La continuité de la circulation sur le littoral algérien reste donc condamnée pour insécurité. Mais le ministre de l’Intérieur aurait pu exercer son sens de la réplique en observant que les rues, qui bordent l’Assemblée nationale et le Conseil de la nation, sont aussi fermées à la circulation pour les mêmes raisons.

De lourds bacs en béton et des barrières d’acier condamnent ces artères et d’autres, sans qu’il ne vienne à l’idée d’aucun élu de s’étonner de cette paradoxale obstruction aux libres allées et venues des habitants d’Alger et de ses visiteurs.
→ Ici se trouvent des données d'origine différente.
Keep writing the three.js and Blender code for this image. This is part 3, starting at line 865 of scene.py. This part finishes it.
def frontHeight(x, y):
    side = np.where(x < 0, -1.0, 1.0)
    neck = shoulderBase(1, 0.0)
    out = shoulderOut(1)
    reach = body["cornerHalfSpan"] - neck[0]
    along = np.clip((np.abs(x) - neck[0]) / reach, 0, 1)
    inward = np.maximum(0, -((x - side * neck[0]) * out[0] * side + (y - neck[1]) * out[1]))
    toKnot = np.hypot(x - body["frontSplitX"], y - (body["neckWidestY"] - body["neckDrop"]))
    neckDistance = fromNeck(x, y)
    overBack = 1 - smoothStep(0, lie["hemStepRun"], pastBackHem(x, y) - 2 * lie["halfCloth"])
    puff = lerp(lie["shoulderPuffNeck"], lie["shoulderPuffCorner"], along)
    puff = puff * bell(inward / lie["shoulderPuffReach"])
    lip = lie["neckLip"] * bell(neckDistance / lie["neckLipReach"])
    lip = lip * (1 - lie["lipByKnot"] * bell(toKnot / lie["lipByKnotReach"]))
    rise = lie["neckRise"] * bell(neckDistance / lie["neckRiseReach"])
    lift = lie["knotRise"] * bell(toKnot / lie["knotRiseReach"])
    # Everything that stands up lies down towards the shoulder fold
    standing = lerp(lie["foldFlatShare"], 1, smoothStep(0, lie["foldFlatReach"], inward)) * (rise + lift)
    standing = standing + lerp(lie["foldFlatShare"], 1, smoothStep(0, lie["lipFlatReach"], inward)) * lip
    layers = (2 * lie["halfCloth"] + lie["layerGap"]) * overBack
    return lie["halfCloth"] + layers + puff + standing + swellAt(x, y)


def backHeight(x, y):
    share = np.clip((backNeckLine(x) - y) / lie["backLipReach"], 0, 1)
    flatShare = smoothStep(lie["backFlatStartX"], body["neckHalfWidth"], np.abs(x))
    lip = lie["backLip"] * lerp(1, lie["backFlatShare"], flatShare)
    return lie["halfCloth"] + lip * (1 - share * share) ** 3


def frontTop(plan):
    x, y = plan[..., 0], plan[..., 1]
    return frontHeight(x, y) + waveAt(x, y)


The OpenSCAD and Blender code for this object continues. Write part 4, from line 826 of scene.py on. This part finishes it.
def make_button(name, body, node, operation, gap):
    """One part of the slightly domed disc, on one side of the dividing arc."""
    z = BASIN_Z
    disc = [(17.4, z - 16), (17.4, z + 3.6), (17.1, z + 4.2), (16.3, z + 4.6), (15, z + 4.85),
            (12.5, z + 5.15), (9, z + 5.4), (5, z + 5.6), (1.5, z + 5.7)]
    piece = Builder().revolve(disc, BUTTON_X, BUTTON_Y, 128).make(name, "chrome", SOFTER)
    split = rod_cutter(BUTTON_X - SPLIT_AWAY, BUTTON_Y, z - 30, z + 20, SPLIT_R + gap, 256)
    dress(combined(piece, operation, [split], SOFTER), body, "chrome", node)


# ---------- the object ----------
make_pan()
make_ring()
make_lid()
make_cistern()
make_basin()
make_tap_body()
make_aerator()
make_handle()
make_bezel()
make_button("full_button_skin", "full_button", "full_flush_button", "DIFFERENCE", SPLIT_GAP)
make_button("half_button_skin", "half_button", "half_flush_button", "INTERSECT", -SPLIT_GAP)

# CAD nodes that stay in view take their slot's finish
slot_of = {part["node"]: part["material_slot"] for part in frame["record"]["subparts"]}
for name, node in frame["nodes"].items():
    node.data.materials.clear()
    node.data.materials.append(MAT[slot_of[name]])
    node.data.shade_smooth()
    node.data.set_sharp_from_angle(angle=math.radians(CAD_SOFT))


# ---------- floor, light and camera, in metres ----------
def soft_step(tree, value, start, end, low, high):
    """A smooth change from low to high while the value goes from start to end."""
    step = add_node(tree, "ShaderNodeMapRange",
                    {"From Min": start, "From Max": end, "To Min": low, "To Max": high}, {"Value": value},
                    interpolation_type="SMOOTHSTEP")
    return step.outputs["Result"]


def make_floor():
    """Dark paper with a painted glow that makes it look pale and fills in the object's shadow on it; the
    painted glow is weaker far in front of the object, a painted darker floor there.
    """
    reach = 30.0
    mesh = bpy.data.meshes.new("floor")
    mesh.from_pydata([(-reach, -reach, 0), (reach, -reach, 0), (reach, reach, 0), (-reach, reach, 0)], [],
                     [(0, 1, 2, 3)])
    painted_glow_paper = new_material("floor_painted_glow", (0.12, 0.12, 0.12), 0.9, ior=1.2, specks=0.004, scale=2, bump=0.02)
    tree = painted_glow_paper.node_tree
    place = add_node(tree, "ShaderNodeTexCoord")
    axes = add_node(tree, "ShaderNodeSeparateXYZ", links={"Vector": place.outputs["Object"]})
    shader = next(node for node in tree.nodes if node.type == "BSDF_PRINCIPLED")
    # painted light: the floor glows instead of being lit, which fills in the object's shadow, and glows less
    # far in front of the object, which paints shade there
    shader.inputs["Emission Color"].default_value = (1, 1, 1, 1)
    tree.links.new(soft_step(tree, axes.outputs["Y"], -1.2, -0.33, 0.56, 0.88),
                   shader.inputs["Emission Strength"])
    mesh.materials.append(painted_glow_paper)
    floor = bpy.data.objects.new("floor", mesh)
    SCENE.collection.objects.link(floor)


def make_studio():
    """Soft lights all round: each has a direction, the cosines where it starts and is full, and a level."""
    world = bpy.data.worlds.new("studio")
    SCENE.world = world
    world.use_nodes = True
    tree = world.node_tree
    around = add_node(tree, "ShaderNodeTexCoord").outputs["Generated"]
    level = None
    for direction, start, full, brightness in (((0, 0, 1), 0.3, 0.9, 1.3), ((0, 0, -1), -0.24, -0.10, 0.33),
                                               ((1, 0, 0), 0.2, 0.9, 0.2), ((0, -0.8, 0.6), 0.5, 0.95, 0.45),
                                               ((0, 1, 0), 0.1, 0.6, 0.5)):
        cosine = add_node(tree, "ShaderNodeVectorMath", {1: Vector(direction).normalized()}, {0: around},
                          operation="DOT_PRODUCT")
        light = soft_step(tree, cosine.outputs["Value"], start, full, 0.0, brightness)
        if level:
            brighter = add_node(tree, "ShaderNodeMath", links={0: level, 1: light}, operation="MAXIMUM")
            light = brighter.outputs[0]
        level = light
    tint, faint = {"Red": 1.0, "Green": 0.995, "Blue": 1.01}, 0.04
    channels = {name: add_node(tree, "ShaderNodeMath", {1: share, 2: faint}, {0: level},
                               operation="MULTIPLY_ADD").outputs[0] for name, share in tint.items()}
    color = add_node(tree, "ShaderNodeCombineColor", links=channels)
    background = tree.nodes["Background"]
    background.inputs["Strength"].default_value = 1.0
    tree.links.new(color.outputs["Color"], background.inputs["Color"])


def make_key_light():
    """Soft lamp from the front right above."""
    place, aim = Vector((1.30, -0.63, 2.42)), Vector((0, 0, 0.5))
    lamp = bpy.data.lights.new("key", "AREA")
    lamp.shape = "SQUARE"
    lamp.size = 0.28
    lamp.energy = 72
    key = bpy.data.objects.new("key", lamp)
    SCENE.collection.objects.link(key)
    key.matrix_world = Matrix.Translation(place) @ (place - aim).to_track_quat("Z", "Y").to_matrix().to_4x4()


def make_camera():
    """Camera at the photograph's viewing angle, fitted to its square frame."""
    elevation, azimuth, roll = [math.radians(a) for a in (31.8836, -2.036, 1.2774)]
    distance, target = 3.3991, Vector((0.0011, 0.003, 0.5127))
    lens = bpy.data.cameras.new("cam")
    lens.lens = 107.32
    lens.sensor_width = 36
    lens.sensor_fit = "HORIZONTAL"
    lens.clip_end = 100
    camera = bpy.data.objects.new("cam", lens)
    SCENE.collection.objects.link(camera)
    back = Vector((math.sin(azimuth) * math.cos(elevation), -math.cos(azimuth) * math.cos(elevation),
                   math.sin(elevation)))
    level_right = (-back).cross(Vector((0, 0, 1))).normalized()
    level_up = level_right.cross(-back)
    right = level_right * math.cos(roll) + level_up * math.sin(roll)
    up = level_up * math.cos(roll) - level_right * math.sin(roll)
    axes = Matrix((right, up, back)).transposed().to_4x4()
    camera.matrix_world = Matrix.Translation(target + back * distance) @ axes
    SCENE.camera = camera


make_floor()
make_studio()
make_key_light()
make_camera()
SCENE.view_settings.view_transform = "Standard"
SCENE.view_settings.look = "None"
N’est-ce pas d’abord aux responsables de se mettre en conformité avec le slogan de “la paix revenue” qui légitime leur autorité malgré l’échec généralisé de leur gestion ?

Ce dialogue maison entre une institution elle-même barricadée et une autre qui serait chargée de gérer les écluses sécuritaires illustre la comédie politique qui nous tient lieu de gouvernance. Le gouvernement interpellé par l’Assemblée !

La presse, dans ce rôle d’utilité publique, joue le jeu de répercuter l’intensité de cette vie institutionnelle en relayant les indiscrétions de Belkhadem sur la présence de Bouteflika au sommet de l’UPM ou le point de vue de Ouyahia sur la révision de la Constitution. Pourtant, la règle est que les Algériens ne soient pas informés des intentions de son pouvoir. Pas avant qu’on ait besoin de nous pour voter ou pour applaudir.

Mais malgré cet ordre d’incommunication, le pouvoir jouit d’une vie médiatique qui laisse croire à une existence politique active et qui, en même temps, le dispense de s’exprimer et de s’engager. La presse se pose les questions et y répond, avec la précaution qu’impose un état de sursis suspendu au-dessus de tout éditeur et de tout journaliste. Cette menace sourde qui pèse sur la fonction de presse l’amène, en règle générale, à s’interroger sur ce qu’elle ne sait pas et à oublier de dire ce qu’elle sait.

On sait, par exemple, que le pouvoir n’est pas en situation d’ouvrir la route Dellys- Tigzirt, comme les députés ne sont pas en situation d’ouvrir leur forteresse au citoyen supposé avoir droit d’assister à leurs délibérations.

On sait qu’on nous dira, le moment venu, qu’il y a de bonnes raisons patriotiques d’assister ou non à la réunion constitutive de l’UPM ; soit qu’il n’est pas question de dilapider notre histoire ou de sacrifier la cause palestinienne ; soit qu’il est question d’imposer le point de vue national dans ce projet déterminant pour l’avenir de la région ou de refuser la politique de la chaise vide…

Qu’importe les vraies raisons du oui ou du non : nous aurons de bonnes raisons d’applaudir l’option qui sera prise, le moment venu. Il y a bien eu des raisons d’applaudir au projet de traité d’amitié, puis des raisons de le dénoncer !

La vie médiatique du régime, ainsi ordonnée, fait du vent pour compenser le vide politique. Un vide où tout le monde fait semblant de savoir et d’agir, alors que tout le monde attend, comme nous, de savoir et de subir.